Professor Alistair McCulloch has worked at UniSA (and in Australia) for over a decade, having previously been Professor and Dean of Research and Knowledge Transfer at Edge Hill University (near Liverpool in the UK) for over 12 years. During his time at Edge Hill he was responsible for the quality and development of the University’s research degree programs and for preparing the institution for an application for the power to award its own research degrees, powers which were granted in 2008. He was also responsible for institutional research policy and its implementation, and also for the University's submissions to the periodic Research Assessment Exercises through the period to 2008.
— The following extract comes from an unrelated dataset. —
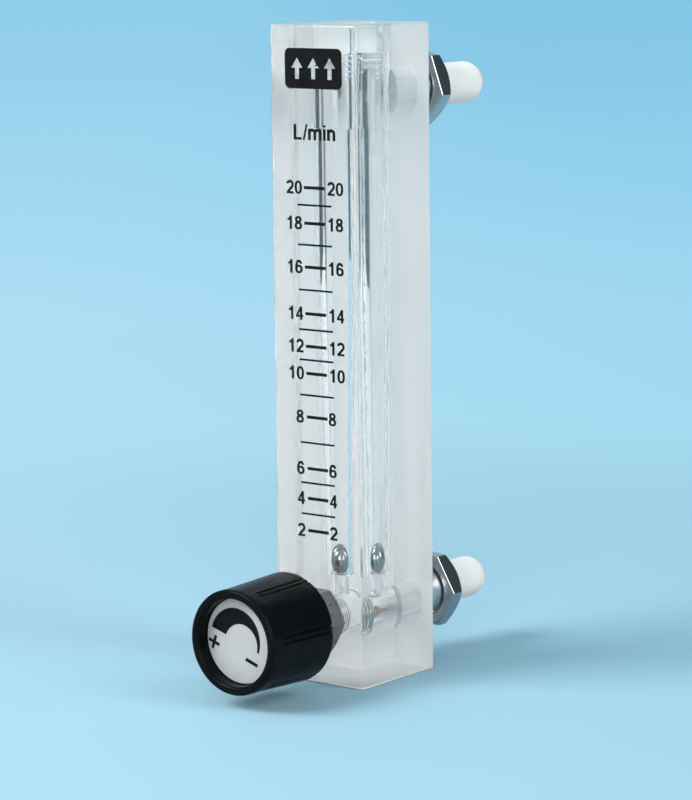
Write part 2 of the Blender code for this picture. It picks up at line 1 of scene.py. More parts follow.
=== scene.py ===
"""Looks of the oxygen flowmeter: acrylic, print, metal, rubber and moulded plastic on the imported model."""
from math import copysign, cos, pi, radians, sin, tan

import bmesh
import bpy
from mathutils import Matrix, Vector


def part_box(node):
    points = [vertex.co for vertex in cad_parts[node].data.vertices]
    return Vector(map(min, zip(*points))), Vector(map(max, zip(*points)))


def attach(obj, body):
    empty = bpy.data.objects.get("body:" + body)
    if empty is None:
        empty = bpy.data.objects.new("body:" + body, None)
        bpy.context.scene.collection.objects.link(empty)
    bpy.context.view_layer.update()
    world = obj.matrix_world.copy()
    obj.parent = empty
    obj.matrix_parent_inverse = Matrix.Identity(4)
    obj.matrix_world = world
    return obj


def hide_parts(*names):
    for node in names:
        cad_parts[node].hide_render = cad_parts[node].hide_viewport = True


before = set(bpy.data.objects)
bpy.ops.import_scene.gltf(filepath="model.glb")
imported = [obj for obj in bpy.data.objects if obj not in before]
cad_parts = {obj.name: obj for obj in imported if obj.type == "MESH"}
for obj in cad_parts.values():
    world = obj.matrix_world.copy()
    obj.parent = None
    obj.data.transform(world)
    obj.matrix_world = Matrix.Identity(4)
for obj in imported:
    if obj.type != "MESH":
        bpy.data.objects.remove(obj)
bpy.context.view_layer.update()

# Anchors read from the frame
BLOCK_LOW, BLOCK_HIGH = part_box("block")
BLOCK_CENTRE = (BLOCK_LOW + BLOCK_HIGH) / 2
BLOCK_SIZE = BLOCK_HIGH - BLOCK_LOW
FRONT = BLOCK_LOW.y
BACK = BLOCK_HIGH.y
BLOCK_DEPTH = BACK - FRONT
TOP = BLOCK_HIGH.z


def middle_of(node):
    """Middle of a CAD node's box."""
    low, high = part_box(node)
    return (low + high) / 2


VALVE_HEIGHT = middle_of("knob_disc").z
OUTLET_HEIGHT = middle_of("outlet_cap").z
BLOCK_AXIS = Matrix.Identity(4)
VALVE_AXIS = Matrix.Translation((0, FRONT, VALVE_HEIGHT)) @ Matrix.Rotation(pi / 2, 4, "X")
INLET_AXIS = Matrix.Translation((0, BACK, VALVE_HEIGHT)) @ Matrix.Rotation(-pi / 2, 4, "X")
OUTLET_AXIS = Matrix.Translation((0, BACK, OUTLET_HEIGHT)) @ Matrix.Rotation(-pi / 2, 4, "X")

# Camera, solved from the photograph
CAMERA_PLACE = Vector((0.3811975, -0.4865544, 0.1490662))
CAMERA_YAW = radians(38.217)
CAMERA_PITCH = radians(8.7675)
CAMERA_ROLL = radians(-0.6533)
CAMERA_LENS = 145.97
CAMERA_SENSOR = 36

# Facets, joins and rounded edges of the pieces
FINE_SEGMENTS = 128
BORE_SEGMENTS = 160
THREAD_SEGMENTS = 96
ROWS_PER_PITCH = 8
AXIS_TOLERANCE = 1e-7
WELD_DISTANCE = 1e-7
SHARP_ANGLE = radians(32)
FLAT_ANGLE = radians(0.5)
SOFT_EDGE = 0.00015
SOFT_STEPS = 4
CORNER_SHARE = 0.45
ROUND_PROFILE = 0.5
OVERRUN = 0.002

# Threads
THREAD_PITCH = 0.001
THREAD_DEPTH = 0.0003
PLUG_THREAD_DEPTH = 0.00012
THREAD_FLAT = 0.15

# Acrylic block
BLOCK_EDGE = 0.0004
BLOCK_EDGE_SEGMENTS = 4
SEAT_HEIGHT = 0.0205
SEAT_RADIUS = 0.002
BORE_BASE_RADIUS = 0.00308
BORE_TOP_RADIUS = 0.004
TAPER_TOP = 0.074
TAPER_CURVE = 1.35
TAPER_ROWS = 24
LEDGE_HEIGHT = 0.1064
PLUG_HOLE_RADIUS = 0.0046
PLUG_THREAD_HIGH = 0.1206
PLUG_THREAD_LOW = 0.1156
PLUG_HOLE_THREAD_DEPTH = 0.0001
PLUG_HOLE_CREST = 0.3
PORT_RADIUS = 0.0042
PORT_DEPTH = 0.0063
CHAMBER_DEPTH = 0.0149
CHAMBER_THREAD_DEPTH = 0.0078
CHAMBER_CLEAR_FROM = 0.0038
ORIFICE_RADIUS = 0.00075
PASSAGE_RADIUS = 0.0012
MOUTH_CHAMFER = 0.0003

# Where the block's faces change their finish
FLAT_NORMAL = 0.9999
EDGE_SHARE = 0.94
BACK_NORMAL = 0.3
SIDE_NORMAL = -0.3
UNDER_NORMAL = -0.1
CLEAR_LIMIT = -0.001
FROSTED_LIMIT = 0.004
FROSTED_ROUGHNESS = 0.5

# Seals and their grooves
SEAL_RADIUS = 0.0005
SEAL_SIDES = 20
GROOVE_HALF = 0.0007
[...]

His interest in doctoral education and supervision in particular is long-standing. In 1999, he developed at Edge Hill the UK’s first Masters-level qualification in research degree supervision (a PG Cert in Research Degree Supervision), and also led the development in 2006 of an MA in Academic Practice designed to provide accredited training for both doctoral students and also academic staff. Whilst at Edge Hill, he was engaged in the national debates over the development of British doctoral education being a member of the group that in 2004 revised the QAA (Quality Assurance Agency) Code of Practice for Postgraduate Research Degree Programmes. He was also a member of the Executive Committee of the UK Council for Graduate Education (UKCGE) between 2004 - 2009 and a joint-coordinator of the Society for Research into Higher Education’s (SRHE) Postgraduate Issues Network (PIN) over the same period.